Exercise: Give back, exactly as it appears, the run of lines opening with the one containing "Continue the build123d" and closing with the one containing "nodes that stay". Nothing outside that run should appear.

Exercise data:
━━━━━━━━━━
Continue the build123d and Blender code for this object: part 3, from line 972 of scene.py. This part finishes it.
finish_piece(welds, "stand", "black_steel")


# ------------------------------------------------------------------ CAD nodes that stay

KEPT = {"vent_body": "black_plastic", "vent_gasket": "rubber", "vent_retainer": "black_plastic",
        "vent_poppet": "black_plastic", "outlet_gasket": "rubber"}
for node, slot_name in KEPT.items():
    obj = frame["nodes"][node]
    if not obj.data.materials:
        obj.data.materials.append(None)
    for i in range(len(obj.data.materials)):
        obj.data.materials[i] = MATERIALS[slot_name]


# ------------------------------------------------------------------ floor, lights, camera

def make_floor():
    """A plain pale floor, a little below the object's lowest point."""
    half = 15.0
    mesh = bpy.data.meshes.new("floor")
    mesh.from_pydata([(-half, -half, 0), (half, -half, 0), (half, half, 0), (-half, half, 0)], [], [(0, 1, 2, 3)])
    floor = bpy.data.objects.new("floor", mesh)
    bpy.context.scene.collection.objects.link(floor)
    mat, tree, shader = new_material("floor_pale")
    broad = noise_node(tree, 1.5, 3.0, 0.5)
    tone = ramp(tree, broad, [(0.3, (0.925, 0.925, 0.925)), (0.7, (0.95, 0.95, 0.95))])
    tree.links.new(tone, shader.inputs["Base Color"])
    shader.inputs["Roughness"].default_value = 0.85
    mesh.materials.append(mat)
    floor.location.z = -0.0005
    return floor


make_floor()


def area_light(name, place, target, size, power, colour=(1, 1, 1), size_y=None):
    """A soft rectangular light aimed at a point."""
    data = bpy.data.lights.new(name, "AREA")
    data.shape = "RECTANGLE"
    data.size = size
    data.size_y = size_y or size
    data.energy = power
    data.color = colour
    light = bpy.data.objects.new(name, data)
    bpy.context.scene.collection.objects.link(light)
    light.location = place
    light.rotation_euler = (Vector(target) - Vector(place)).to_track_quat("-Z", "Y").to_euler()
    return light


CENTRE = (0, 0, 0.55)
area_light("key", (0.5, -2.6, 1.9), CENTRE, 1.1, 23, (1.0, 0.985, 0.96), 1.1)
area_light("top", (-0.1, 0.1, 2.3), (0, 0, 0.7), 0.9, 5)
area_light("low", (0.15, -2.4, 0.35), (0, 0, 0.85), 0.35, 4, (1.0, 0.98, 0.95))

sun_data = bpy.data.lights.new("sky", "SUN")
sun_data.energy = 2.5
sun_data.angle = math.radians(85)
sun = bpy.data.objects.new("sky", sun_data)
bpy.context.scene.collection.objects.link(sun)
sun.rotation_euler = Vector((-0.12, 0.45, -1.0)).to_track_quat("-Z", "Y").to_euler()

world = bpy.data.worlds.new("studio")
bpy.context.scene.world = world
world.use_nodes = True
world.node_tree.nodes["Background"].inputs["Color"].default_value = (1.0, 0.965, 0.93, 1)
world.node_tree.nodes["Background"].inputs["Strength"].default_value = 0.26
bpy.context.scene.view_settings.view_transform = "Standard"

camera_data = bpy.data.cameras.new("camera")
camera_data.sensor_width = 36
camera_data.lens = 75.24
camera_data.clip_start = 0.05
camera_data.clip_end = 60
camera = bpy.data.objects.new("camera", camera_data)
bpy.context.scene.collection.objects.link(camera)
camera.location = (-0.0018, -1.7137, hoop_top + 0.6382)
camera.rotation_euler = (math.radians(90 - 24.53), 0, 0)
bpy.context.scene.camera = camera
━━━━━━━━━━
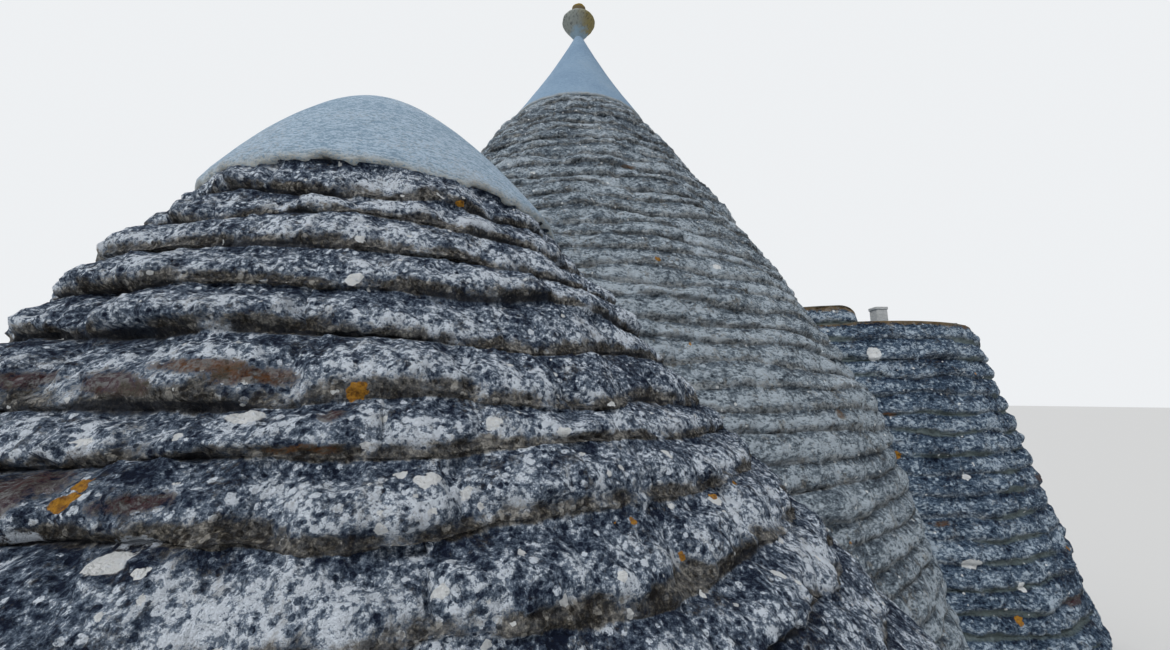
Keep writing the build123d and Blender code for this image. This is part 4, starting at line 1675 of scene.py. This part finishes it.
━━━━━━━━━━
Task response:
Continue the build123d and Blender code for this object: part 3, from line 972 of scene.py. This part finishes it.
finish_piece(welds, "stand", "black_steel")


# ------------------------------------------------------------------ CAD nodes that stay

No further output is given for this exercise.